Parents raising their first need help in knowing when to seek help so they can learn the difference between “normal” and “not-normal” development and behaviors. They depend on other family members and their pediatricians to help them learn these distinctions.
And because there’s such a variation in the speed at which children develop, it’s difficult for even doctors and nurses to know what is “normal” for a particular child. Some babies are walking by seven months, while others don’t walk until fourteen months. And both walking markers are considered in the “normal” range.
When parents have a second child, they already understand the natural sequence of development: rolling over, sitting up, teething, creeping & crawling, standing and then walking.

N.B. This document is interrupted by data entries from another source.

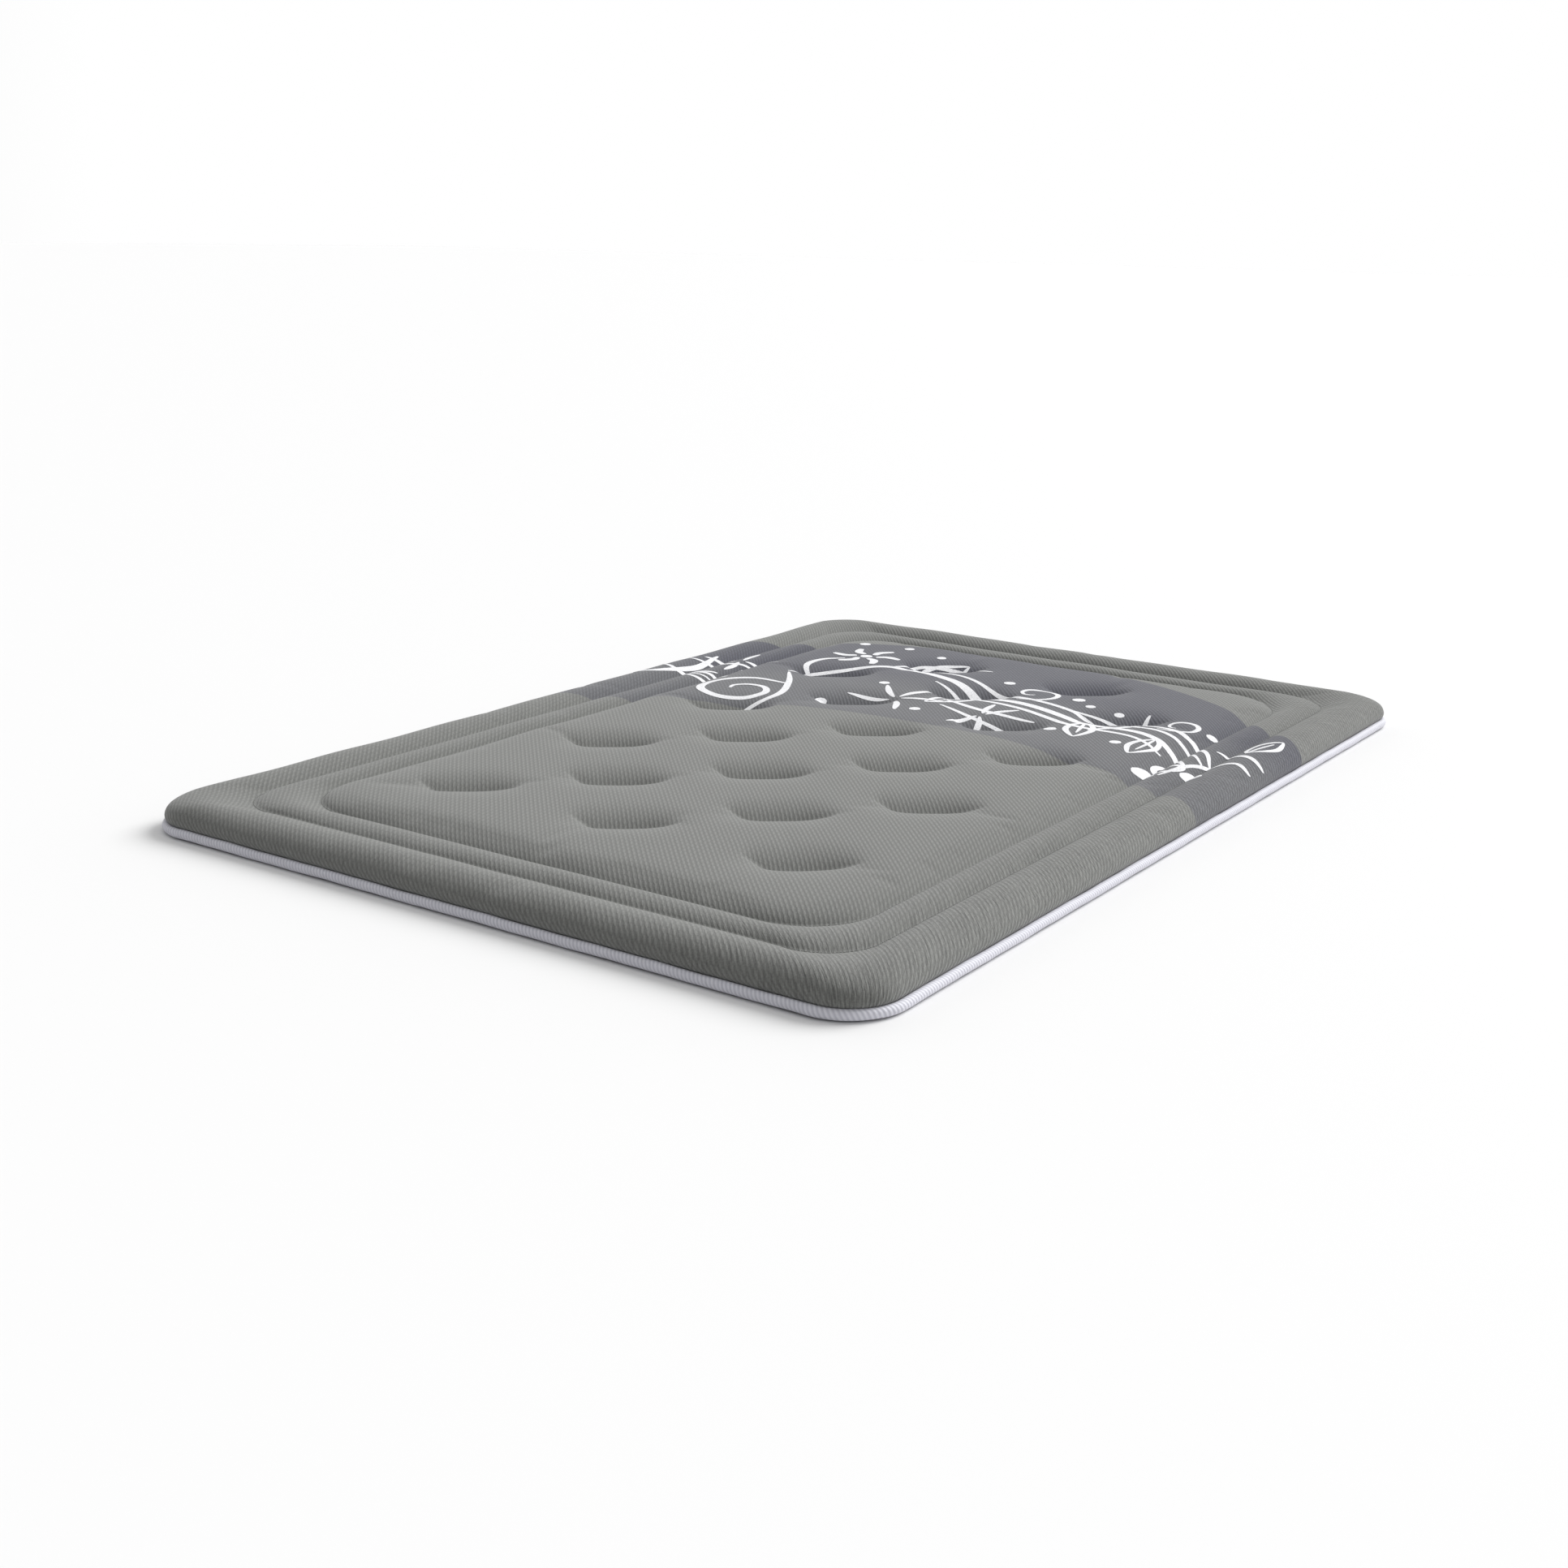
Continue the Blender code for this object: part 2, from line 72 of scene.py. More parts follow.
def new_material(name, hex_colour, roughness, **sockets):
    """A material, its node tree and its Principled shader, with these values on the shader's sockets."""
    material = bpy.data.materials.new(name)
    material.use_nodes = True
    shader = material.node_tree.nodes["Principled BSDF"]
    shader.inputs["Base Color"].default_value = linear(hex_colour)
    shader.inputs["Roughness"].default_value = roughness
    for socket, value in sockets.items():
        shader.inputs[socket.replace("_", " ")].default_value = value
    return material, material.node_tree, shader


def add_node(tree, kind, links=None, values=None, **settings):
    """One node with its settings, the values of its unlinked sockets, and the outputs linked to it."""
    node = tree.nodes.new("ShaderNode" + kind)
    for key, value in settings.items():
        setattr(node, key, value)
    for socket, value in (values or {}).items():
        node.inputs[socket].default_value = value
    for socket, source in (links or {}).items():
        tree.links.new(source, node.inputs[socket])
    return node


def set_material(thing, material):
    thing.data.materials.clear()
    thing.data.materials.append(material)


# Open cells about 1 mm across, drawn at 3 mm, on a cream foam.
foam, tree, shader = new_material("sliced_viscoelastic_foam", "EFE9D8", 0.95)
place = add_node(tree, "TexCoord").outputs["Object"]
cells = add_node(tree, "TexVoronoi", {"Vector": place}, {"Scale": 330.0}).outputs["Distance"]
tint = add_node(tree, "ValToRGB", {"Fac": cells})
tint.color_ramp.elements[0].color = linear("D9D0B8")
tint.color_ramp.elements[1].color = linear("F2EDDF")
tree.links.new(tint.outputs["Color"], shader.inputs["Base Color"])
pits = add_node(tree, "Bump", {"Height": cells}, {"Strength": 0.5, "Distance": 0.001})
tree.links.new(pits.outputs["Normal"], shader.inputs["Normal"])
set_material(nodes["memory_foam_core"], foam)

# ---- Foam sleeve, quilt backing and piping cord ----
# The sleeve is a white jersey sock pulled over the slab. The backing is the thin spun-bonded scrim that
# the wadding and the top are quilted to. The piping's filler is a soft cotton cord.


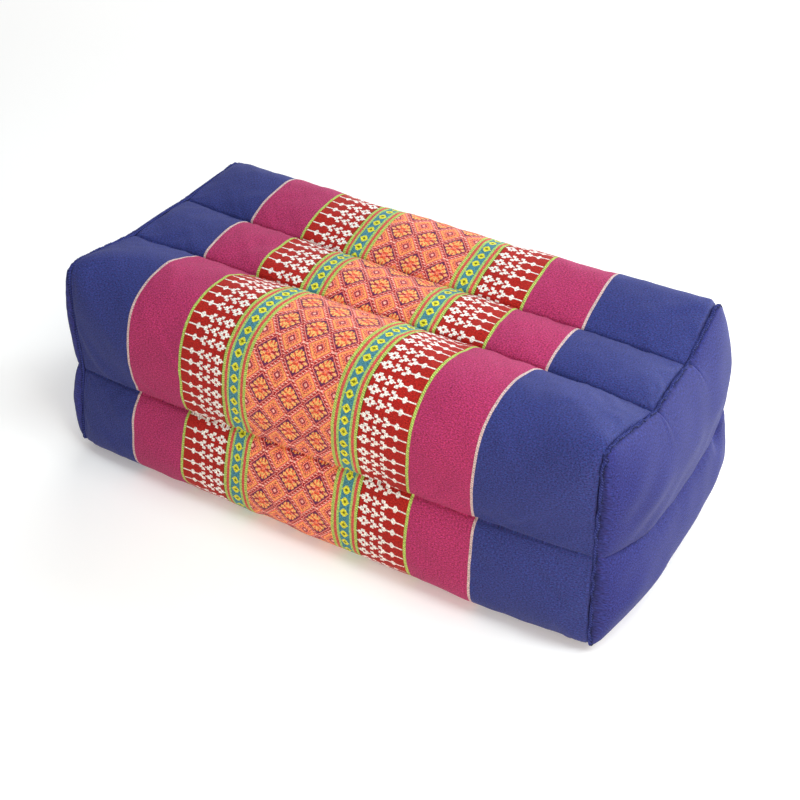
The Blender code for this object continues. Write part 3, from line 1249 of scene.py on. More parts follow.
@dataclass
class WovenWrap:
    """The woven wrap cloth round the filling."""

    shape: CushionShape
    layout: WeaveLayout
    node: str = "cushion_body"
    groove_depths: tuple[float, ...] = (0.8, 1.8, 1.8, 0.8, 0.8, 0.8, 0.8)
    groove_width: float = 0.75
    lumps: Unevenness = Unevenness(0.22, 70.0, 45.0, 11)
    small_lumps: Unevenness = Unevenness(0.09, 20.0, 16.0, 12)
    lumps_ease: float = 5.0
    lumps_power: float = 0.7
    ripples: Unevenness = Unevenness(0.09, 12.0, 70.0, 13)
    ripple_reach: float = 4.0
    pleats: PleatFan = PleatFan(0.40, 7.0)
    stitch_ease: float = 1.5
    edge_ease: float = 3.0
    groove_at_edge: float = 0.35
    hidden_dome: float = 0.08
    hidden_weave: float = 0.14
    simulated_share: float = 0.35
    stations: np.ndarray = field(init=False)
    surface: np.ndarray = field(init=False)

    def __post_init__(self) -> None:
        """Works out the smooth surface."""
        self.stations = self.shape.stations()
        self.surface = self.shape.wrap_surface(self.stations)

    def arcs(self) -> tuple[np.ndarray, float]:
        """Lengths along the section half way along the cushion.

        Returns:
            The length from the front crease to each column, and the whole girth.
        """
        middle = self.surface[len(self.surface) // 2][:, 1:]
        middle = np.concatenate([middle, middle[:1]])
        steps = np.linalg.norm(np.diff(middle, axis=0), axis=1)
        arc = np.concatenate([[0.0], np.cumsum(steps)])
        return arc, float(arc[-1])

    def puckers(self, arc: np.ndarray) -> np.ndarray:
        """How far the cloth stands from the smooth surface, in millimetres.

        It adds the filling's soft lumps, ripples that die away from each sewn seam and short pleats that fan
        out from each seam's two ends. It takes off the narrow groove that the stitches pull along each seam.

        Args:
            arc: Length round the section at each column.

        Returns:
            Heights shaped (stations, columns + 1).
        """
        along = self.stations[:, None] * self.shape.seam_to_seam / 2
        round_it = arc[None, :]
        seams = arc[self.shape.seam_columns()]
        seam_gap = np.abs(round_it[..., None] - seams).min(axis=-1)
        end_gap = (1 - np.abs(self.stations[:, None])) * self.shape.seam_to_seam / 2
        lumps = self.lumps.over(along, round_it) + self.small_lumps.over(along, round_it)
        ripple = self.ripples.over(along, round_it) * np.exp(-seam_gap / self.ripple_reach)
        fans = self.pleats.over(end_gap + 0 * round_it, round_it - seams[:, None, None])
        nearest = np.abs(round_it[..., None] - seams).argmin(axis=-1)
        groove = np.array(self.groove_depths)[nearest] * np.exp(-seam_gap / self.groove_width)
        settle = (seam_gap / self.lumps_ease).clip(0, 1) ** self.lumps_power
        stitched = (seam_gap / self.stitch_ease).clip(0, 1)
        edge = (end_gap / self.edge_ease).clip(0, 1)
        folds = lumps * settle + ripple * stitched + fans * stitched
        return folds * edge - groove * (end_gap / self.stitch_ease).clip(self.groove_at_edge, 1)

    def pressed(self, arc: np.ndarray) -> np.ndarray:
        """The fine folds that the filling's pressure gives, from a cloth simulation on a coarser net.

        Args:
            arc: Length round the section at each column.

        Returns:
            Heights shaped (stations, columns + 1), in millimetres.
        """
        net = self.surface[::2, ::2]
        held = np.zeros(net.shape[:2], bool)
        held[[0, -1]] = True
        held[:, (self.shape.seam_columns()[:-1] // 2)] = True
        folds = FillingPressure().folds(net, held, True, 1)
        folds = np.concatenate([folds, folds[:, :1]], axis=1)
        rows = np.arange(len(self.stations)) / 2
        columns = np.linspace(0, folds.shape[1] - 1, len(arc))
        return between_cells(folds, rows, columns)

    def build(self, finish: Material) -> Piece:
        """Makes the wrap as one closed mesh: the long surface and the two domed ends under the panels.

        Args:
            finish: The wrap's cotton.

        Returns:
            The piece.
        """
        arc, girth = self.arcs()
        closed = np.concatenate([self.surface, self.surface[:, :1]], axis=1)
        height = self.puckers(arc)
        height = height + self.simulated_share * self.pressed(arc)
        lifted = closed + grid_normals(closed) * height[..., None]
        lifted[:, -1] = lifted[:, 0]
        lifted[..., 2] = np.maximum(lifted[..., 2], 0.0)
        count, columns = lifted.shape[:2]
        places = lifted[:, :-1].reshape(-1, 3)
        faces = grid_faces(count, columns, True)
        row, column = np.divmod(faces, columns)
        welded = row * (columns - 1) + column % (columns - 1)
        lengthwise = self.stations[:, None] * self.shape.seam_to_seam / 2
        lengthwise = lengthwise - self.layout.shift_at(arc, girth)[None]
        weave = self.layout.rows_at(arc, girth)[None] + self.layout.slant * lengthwise
        uv = np.stack([lengthwise, weave], axis=-1).reshape(-1, 2)[faces.ravel()] * MM
        parts, all_faces, all_uv = [places], [welded], [uv]
        base = len(places)
        for end, station in ((End.LEFT, 0), (End.RIGHT, count - 1)):
            net = self.shape.end_grid(self.surface[station])
            net[..., 0] += end.value * self.hidden_dome * self.shape.dome()
            rows, width = net.shape[:2]
            parts.append(net.reshape(-1, 3))
            cells = grid_faces(rows, width, end is End.LEFT) + base
            all_faces.append(cells)
            all_uv.append(np.full((cells.size, 2), (end.value * self.hidden_weave, 0.0)))
            base += rows * width
        points, joined = weld(np.concatenate(parts), np.concatenate(all_faces))
        piece = make_piece("woven_wrap", points, joined, finish, np.concatenate(all_uv))
        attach(piece, "root")
        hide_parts(self.node)
        LOG.info("woven wrap: %d faces, girth %.1f mm", len(joined), girth)
        return piece


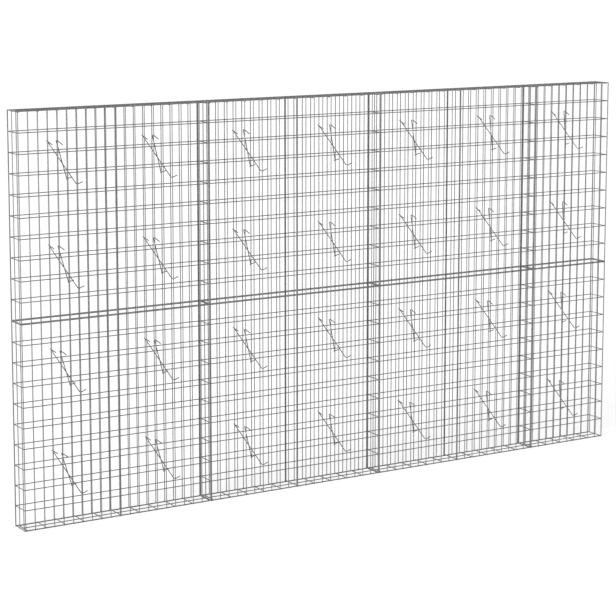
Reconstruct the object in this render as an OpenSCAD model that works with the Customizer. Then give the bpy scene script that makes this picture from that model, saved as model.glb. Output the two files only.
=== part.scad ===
// Empty gabion wall: welded-wire face panels in half-metre bays and two tiers, with
// end panels, inner partitions, base strips, lids and hooked ties.
// Origin: on the ground under the middle of the wall. +X along it, -Y the front.

/* [Mesh] */
// wire diameter
wire_d = 4.5; // [3:0.1:5]
// wire spacing along the wall and through its thickness
cell_w = 50; // [40:1:75]
// wire spacing up the wall
cell_h = 100; // [75:1:120]
// how deep two crossing wires sink into each other at their weld
weld = 0.9; // [0.3:0.1:1.2]

/* [Wall] */
// cells along one bay
bay_cells = 10; // [6:2:12]
// cells up one tier
tier_cells = 10; // [6:1:12]
// cells through the thickness
deep_cells = 2; // [2:1:6]
// distance between the edge wires of two panels that lie side by side
seam = 5; // [5:0.5:10]
// play between pieces that are laced or hooked together
seat = 0.3; // [0.2:0.1:0.5]
// play at both ends of a lid or base strip
end_play = 5; // [5:1:10]

/* [Ties] */
// cells along the wall that one tie runs
tie_cells = 2; // [2:2:4]
// cells down the wall that one tie drops
tie_rows = 2; // [2:2:4]
// straight length between a tie's slanting rod and its hook
tie_stub = 2; // [1:0.5:5]
// how far the tip of a hook runs along the wall
tip_run = 22; // [10:1:30]
// how far the tip of a tie's upper hook points down
tip_drop = 22; // [5:1:25]
// how far the tip of a tie's lower hook points up
tip_lift = 9; // [5:1:25]

/* [Hidden] */
wire_sides = 4;
bays = 7;
tiers = 2;
strip_bays = 2;
bay_w = bay_cells * cell_w;
tier_h = tier_cells * cell_h;
deep = deep_cells * cell_w;
bay_step = bay_w + seam;
tier_step = tier_h + seam;
wall_l = bays * bay_step - seam;
lap = wire_d - weld;
face_y = deep / 2 + wire_d + lap + seat;
low = wire_d / 2;
top_z = low + tiers * tier_step - seam;
x_left = -wall_l / 2;
strips = ceil(bays / strip_bays);
cross_depth = lap + low;
hook_r = wire_d + seat;
hook_back = wire_d + tie_stub;
tie_run = tie_cells * cell_w;
tie_drop = tie_rows * cell_h;
tie_level = (floor(tier_cells / 4) + 0.5) * cell_h;
tie_apart = hook_r * norm([tie_drop, tie_run]) / tie_run;
steel = [0.62, 0.63, 0.64];

function bay_x(k) = x_left + (k - 1) * bay_step;
function tier_z(t) = low + t * tier_step;

// a straight wire of four sides along +Z, centred on its axis
module wire(l) {
  cylinder(h = l, d = wire_d, $fn = wire_sides);
}

// upright wires in the plane y = 0 and cross wires behind them, fused where they cross
module mesh(nx, nz, dx, dz) {
  for (i = [0:nx])
    translate([i * dx, 0, -low])
      wire(nz * dz + wire_d);
  for (j = [0:nz])
    translate([-low, lap, j * dz])
      rotate([0, 90, 0])
        wire(nx * dx + wire_d);
}

module face_panel(side, t, k) {
  translate([bay_x(k), side * face_y, tier_z(t)])
    scale([1, -side, 1])
      mesh(bay_cells, tier_cells, cell_w, cell_h);
}

// a narrow panel across the wall, its short wires on the side given by turn
module cross_panel(x, t, turn) {
  translate([x, 0, tier_z(t)])
    rotate([0, 0, 90])
      translate([-deep / 2, 0, 0])
        scale([1, turn, 1])
          mesh(deep_cells, tier_cells, cell_w, cell_h);
}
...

It’s much easier for parents to track these physical events, however, than it is for them to recognize and support the markers for social and emotional development.
The Markers for Social & Emotional Development
Here are some of the signs of social and emotional concerns in children under the age of three:
Regressive Behaviors (indicating incomplete bonding)
___ clinging, whining
___ thumb-sucking or using a pacifier past the age of 18 months
___ still wanting a bottle after weaning
___ wanting to sleep with parents
___ bedwetting, loss of bladder/bowel control
___ attachment to blankets, stuffed animals at late age
___ rocking and other self-soothing behaviors
Passive Behaviors (indicating shock)
___ daydreaming, dissociation
___ refusing to make eye contact
___ pushing away when being held
Here are some of the signs of social and emotional concerns in children over the age of three:
Hyperactive, Acting-out Behaviors(indicating a need for limits)
___ acting out of control
___ not following directions
___ taking things away from other children
Here are some behavior markers that indicate high-risk behaviors and a need for professional help:
___ chronic lying
___ playing with fire
___ self-mutilation or injury
___ cruelty to animals/other children
___ attraction to violence, gore & evil
___ refusal to make culturally appropriate eye contact
___ seductive, manipulative behaviors
___ attention deficiencies
My Advice to Parents & Other Adult Caregivers
It’s better to err on the side of consulting with professionals too soon rather than too late. Sometimes just a small change in a child’s life can make a huge difference in their social and emotional development. If you see some of the signs above in a child, get an opinion from someone else–your family member, childcare provider or pediatrician.
The good news is that there is SO much really good professional help available now to help small children and their parents. And it is not only much easier and cheaper to help through early interventions, it’s also a lot more rewarding and satisfying.